Triage: An Adaptive Parallel Window Decoding Scheduler for Real-time Fault-Tolerant Quantum Computation

Abstract

Fault-tolerant quantum computation (FTQC) critically depends on real-time classical decoding, which is rapidly emerging as a system bottleneck. As quantum systems scale, decoding latency and throughput limitations lead to exponential syndrome backlogs and logical operation stalls. While hardware accelerators and parallel windowing offer pathways to speed up decoding, dynamically deploying a finite pool of decoders across a vast quantum error correction architecture remains an unresolved resource allocation problem. To address this, we formulate FTQC decoding as a constrained dynamic scheduling problem by utilizing a spatio-temporal framework based on slices.

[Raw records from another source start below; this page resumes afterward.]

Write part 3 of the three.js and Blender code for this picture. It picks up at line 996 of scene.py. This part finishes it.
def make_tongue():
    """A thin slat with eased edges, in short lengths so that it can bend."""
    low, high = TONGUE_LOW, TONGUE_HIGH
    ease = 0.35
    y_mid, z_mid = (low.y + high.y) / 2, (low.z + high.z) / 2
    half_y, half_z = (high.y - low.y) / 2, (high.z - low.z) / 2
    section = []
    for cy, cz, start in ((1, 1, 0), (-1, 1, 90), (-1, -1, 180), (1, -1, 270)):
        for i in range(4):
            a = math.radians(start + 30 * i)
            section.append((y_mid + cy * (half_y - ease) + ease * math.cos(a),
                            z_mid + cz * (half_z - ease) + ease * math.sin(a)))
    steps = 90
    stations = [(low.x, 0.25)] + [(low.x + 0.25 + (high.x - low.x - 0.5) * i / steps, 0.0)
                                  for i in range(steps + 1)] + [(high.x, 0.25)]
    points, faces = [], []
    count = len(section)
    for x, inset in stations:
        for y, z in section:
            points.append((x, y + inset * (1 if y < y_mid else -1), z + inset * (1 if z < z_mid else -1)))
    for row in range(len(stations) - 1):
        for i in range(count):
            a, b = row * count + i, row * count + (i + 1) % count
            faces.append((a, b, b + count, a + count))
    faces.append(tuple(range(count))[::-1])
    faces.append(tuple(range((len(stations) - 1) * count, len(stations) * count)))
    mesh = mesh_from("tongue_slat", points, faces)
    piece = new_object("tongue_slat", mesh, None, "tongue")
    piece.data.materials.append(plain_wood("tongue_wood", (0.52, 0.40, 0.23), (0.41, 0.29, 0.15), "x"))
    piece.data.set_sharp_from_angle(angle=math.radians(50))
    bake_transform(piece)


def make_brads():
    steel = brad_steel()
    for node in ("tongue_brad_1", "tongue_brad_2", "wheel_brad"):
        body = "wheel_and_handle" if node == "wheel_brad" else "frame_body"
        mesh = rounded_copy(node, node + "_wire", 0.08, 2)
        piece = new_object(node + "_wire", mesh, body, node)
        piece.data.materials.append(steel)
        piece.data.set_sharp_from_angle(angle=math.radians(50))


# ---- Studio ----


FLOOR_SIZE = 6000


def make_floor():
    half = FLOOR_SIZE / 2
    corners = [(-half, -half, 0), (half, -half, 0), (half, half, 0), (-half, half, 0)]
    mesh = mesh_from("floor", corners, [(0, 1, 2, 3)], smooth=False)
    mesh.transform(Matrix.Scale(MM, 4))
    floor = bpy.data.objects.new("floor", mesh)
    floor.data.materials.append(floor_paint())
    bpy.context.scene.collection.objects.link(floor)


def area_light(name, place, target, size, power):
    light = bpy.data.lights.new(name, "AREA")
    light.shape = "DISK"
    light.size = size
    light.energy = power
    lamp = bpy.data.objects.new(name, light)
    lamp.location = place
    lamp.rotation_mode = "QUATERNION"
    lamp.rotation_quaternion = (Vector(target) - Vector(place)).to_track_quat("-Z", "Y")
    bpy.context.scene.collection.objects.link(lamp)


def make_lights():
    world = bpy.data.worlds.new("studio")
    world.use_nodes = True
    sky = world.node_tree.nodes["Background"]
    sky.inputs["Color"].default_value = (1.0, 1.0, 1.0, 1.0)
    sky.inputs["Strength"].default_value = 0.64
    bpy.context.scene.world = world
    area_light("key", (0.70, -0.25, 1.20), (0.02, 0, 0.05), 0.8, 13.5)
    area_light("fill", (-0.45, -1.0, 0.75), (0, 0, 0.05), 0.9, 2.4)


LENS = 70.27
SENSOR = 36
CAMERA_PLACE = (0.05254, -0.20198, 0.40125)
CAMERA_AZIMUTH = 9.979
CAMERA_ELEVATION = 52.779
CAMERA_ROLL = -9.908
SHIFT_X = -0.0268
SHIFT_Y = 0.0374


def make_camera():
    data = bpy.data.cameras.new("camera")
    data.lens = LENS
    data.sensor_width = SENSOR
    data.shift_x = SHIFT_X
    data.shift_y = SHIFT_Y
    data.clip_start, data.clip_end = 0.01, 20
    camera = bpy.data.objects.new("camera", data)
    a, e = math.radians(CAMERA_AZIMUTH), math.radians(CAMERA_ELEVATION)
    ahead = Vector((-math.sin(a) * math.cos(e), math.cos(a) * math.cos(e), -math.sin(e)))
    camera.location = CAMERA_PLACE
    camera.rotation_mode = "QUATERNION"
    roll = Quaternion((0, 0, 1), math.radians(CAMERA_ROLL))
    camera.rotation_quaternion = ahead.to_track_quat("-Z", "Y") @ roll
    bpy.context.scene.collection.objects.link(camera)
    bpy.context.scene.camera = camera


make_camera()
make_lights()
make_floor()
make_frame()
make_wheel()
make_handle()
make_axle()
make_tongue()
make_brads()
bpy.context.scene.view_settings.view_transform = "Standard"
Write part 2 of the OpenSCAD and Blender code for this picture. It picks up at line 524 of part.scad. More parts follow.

We propose Triage, a dual-mode architecture that mitigates operation stalls by adaptively combining a cost-efficient heuristic scheduler with a priority-aware emergency mode to rapidly resolve the causal cone of critical operations. Our evaluation shows that Triage maintains low algorithm stalls and logical error rates even under scarce classical resource constraints. Across various benchmarks, Triage achieves an average logical error rate reduction of 52.6% compared to standard temporal parallelism, enabling an efficient classical control plane for scalable FTQC architectures.